[Problem requirements]
Each line from the start of the data below through the one containing "battens stop the board from sagging." must be reproduced exactly.

[Information shown]
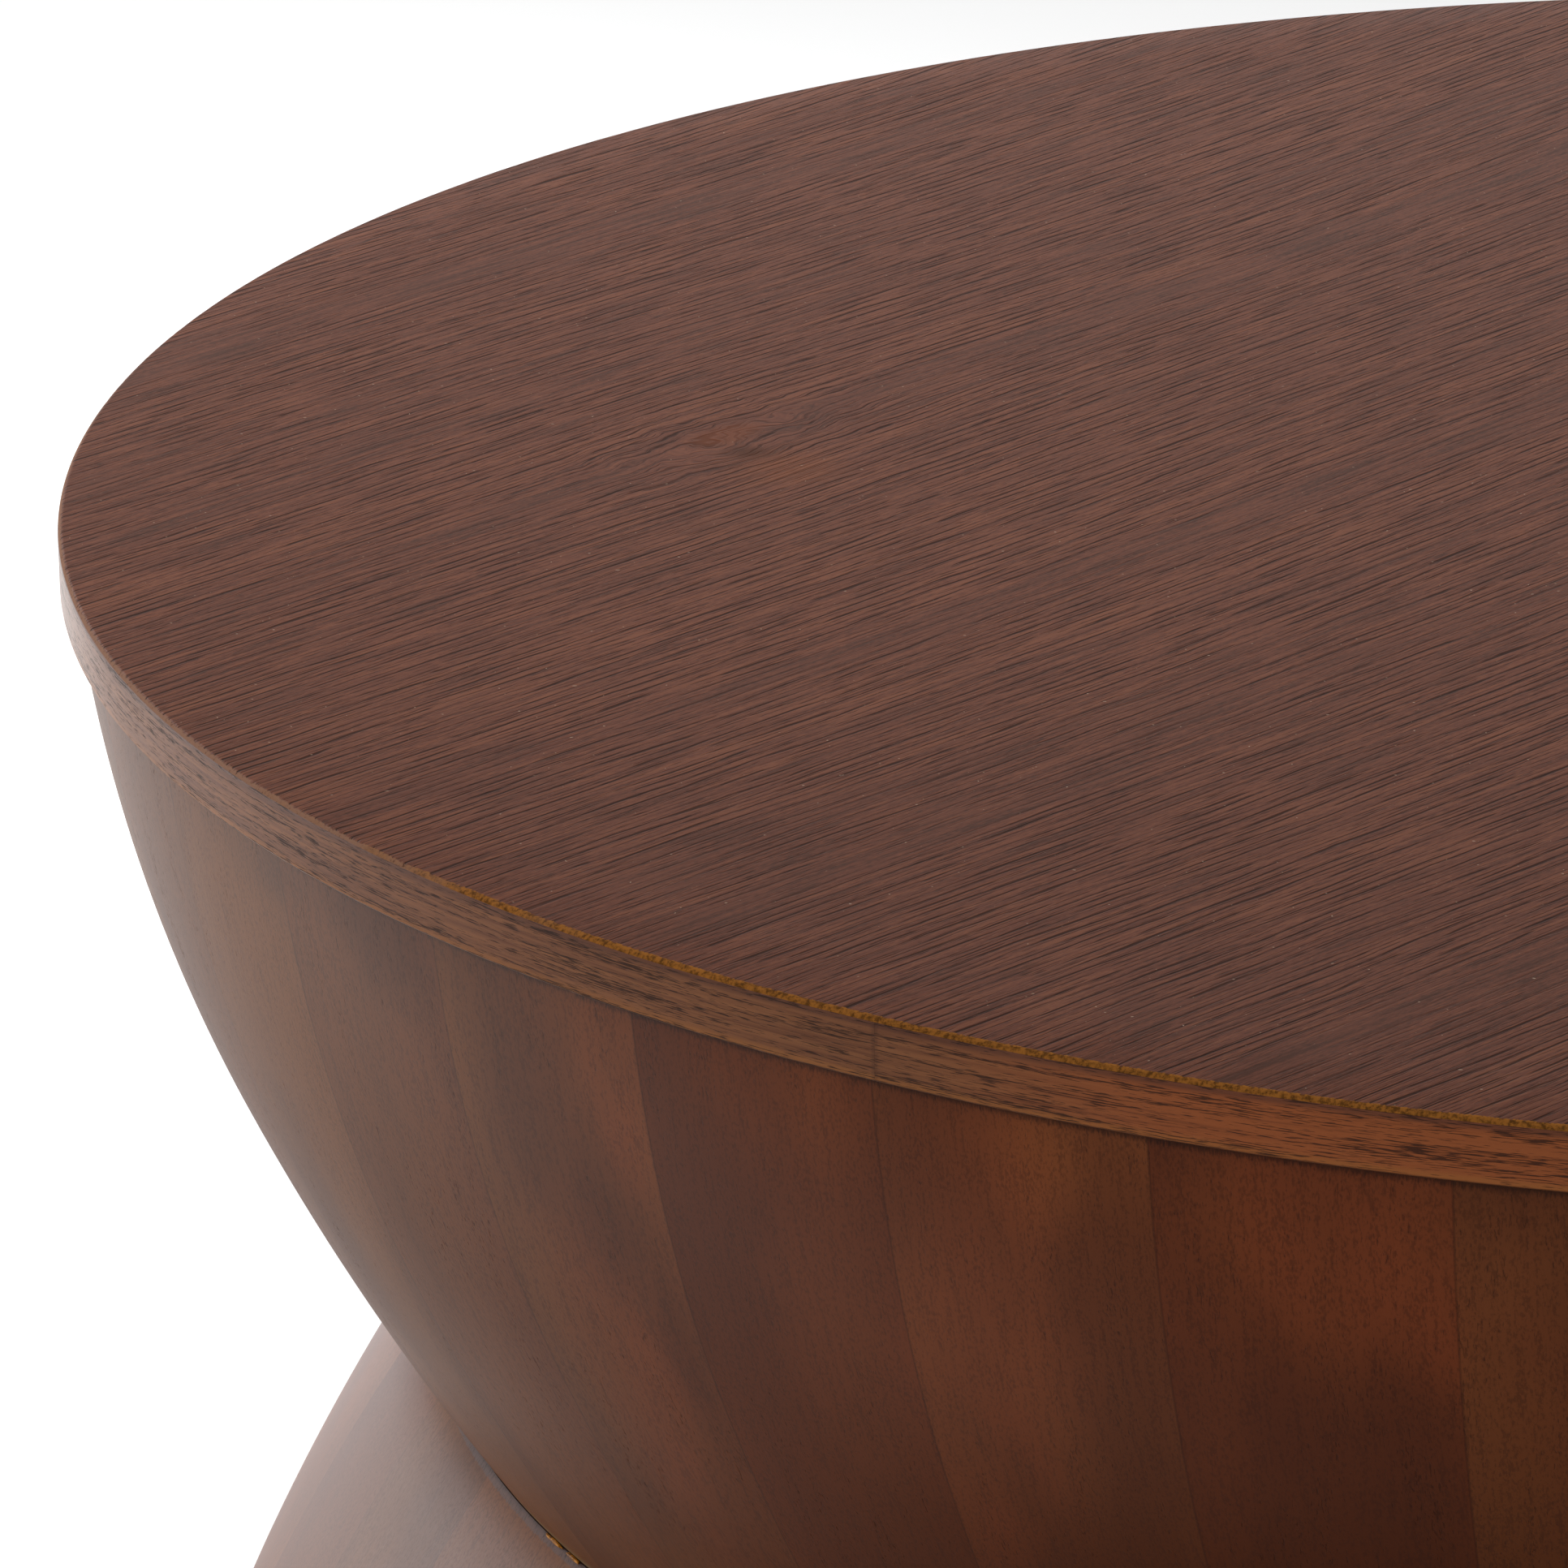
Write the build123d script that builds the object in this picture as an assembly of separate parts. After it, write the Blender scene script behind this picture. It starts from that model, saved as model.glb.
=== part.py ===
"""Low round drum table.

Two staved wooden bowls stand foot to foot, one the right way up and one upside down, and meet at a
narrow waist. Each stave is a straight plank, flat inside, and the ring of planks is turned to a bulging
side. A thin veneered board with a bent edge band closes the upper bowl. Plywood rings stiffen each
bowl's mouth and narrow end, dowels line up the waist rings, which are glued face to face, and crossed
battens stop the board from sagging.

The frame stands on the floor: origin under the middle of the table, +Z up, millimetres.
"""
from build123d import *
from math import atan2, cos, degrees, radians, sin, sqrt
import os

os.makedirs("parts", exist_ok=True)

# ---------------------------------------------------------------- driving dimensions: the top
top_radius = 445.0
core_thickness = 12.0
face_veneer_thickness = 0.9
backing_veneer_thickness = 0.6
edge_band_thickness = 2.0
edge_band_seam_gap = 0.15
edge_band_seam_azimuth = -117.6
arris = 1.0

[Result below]
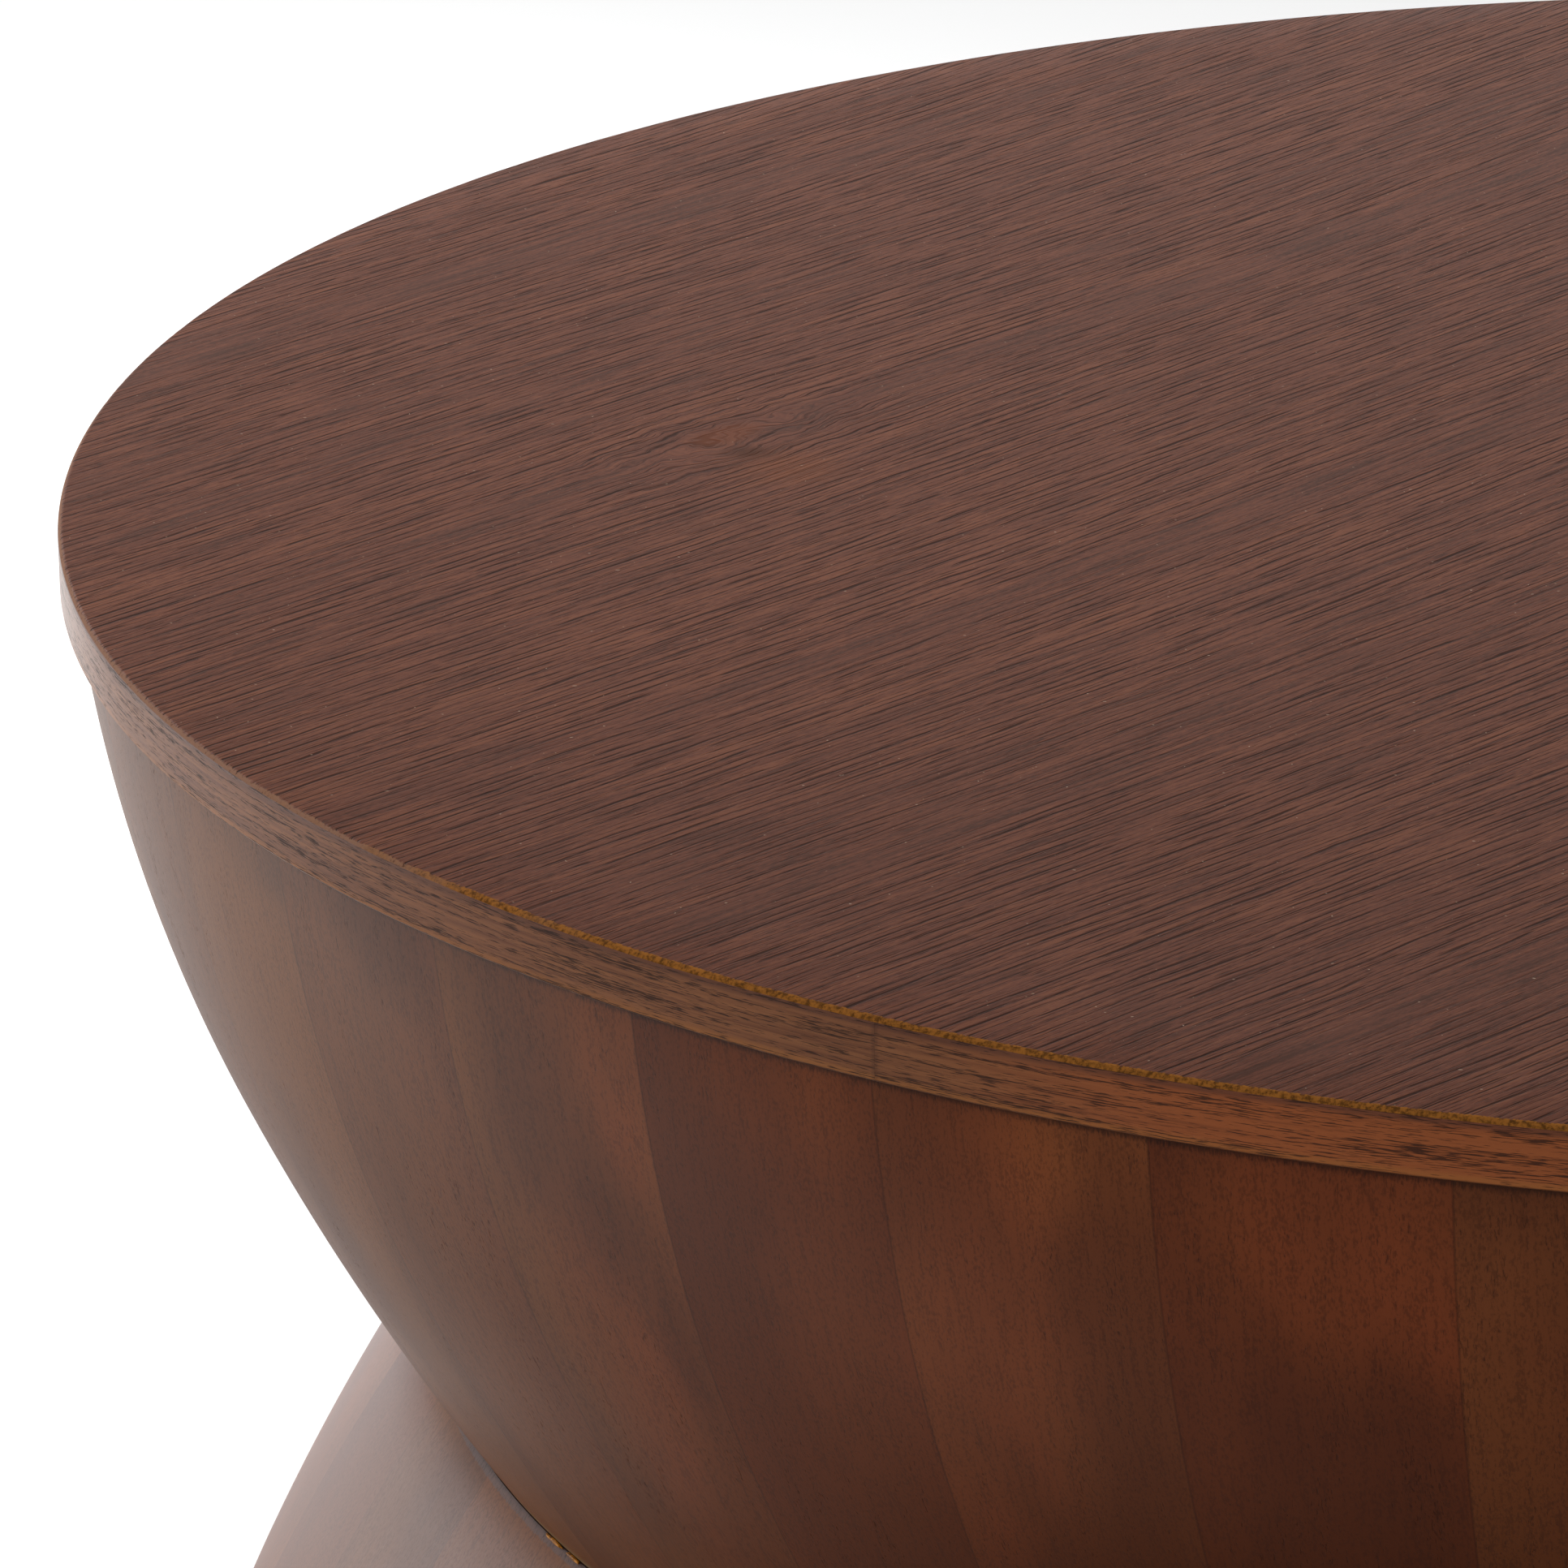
Write the build123d script that builds the object in this picture as an assembly of separate parts. After it, write the Blender scene script behind this picture. It starts from that model, saved as model.glb.
=== part.py ===
"""Low round drum table.

Two staved wooden bowls stand foot to foot, one the right way up and one upside down, and meet at a
narrow waist. Each stave is a straight plank, flat inside, and the ring of planks is turned to a bulging
side. A thin veneered board with a bent edge band closes the upper bowl. Plywood rings stiffen each
bowl's mouth and narrow end, dowels line up the waist rings, which are glued face to face, and crossed
battens stop the board from sagging.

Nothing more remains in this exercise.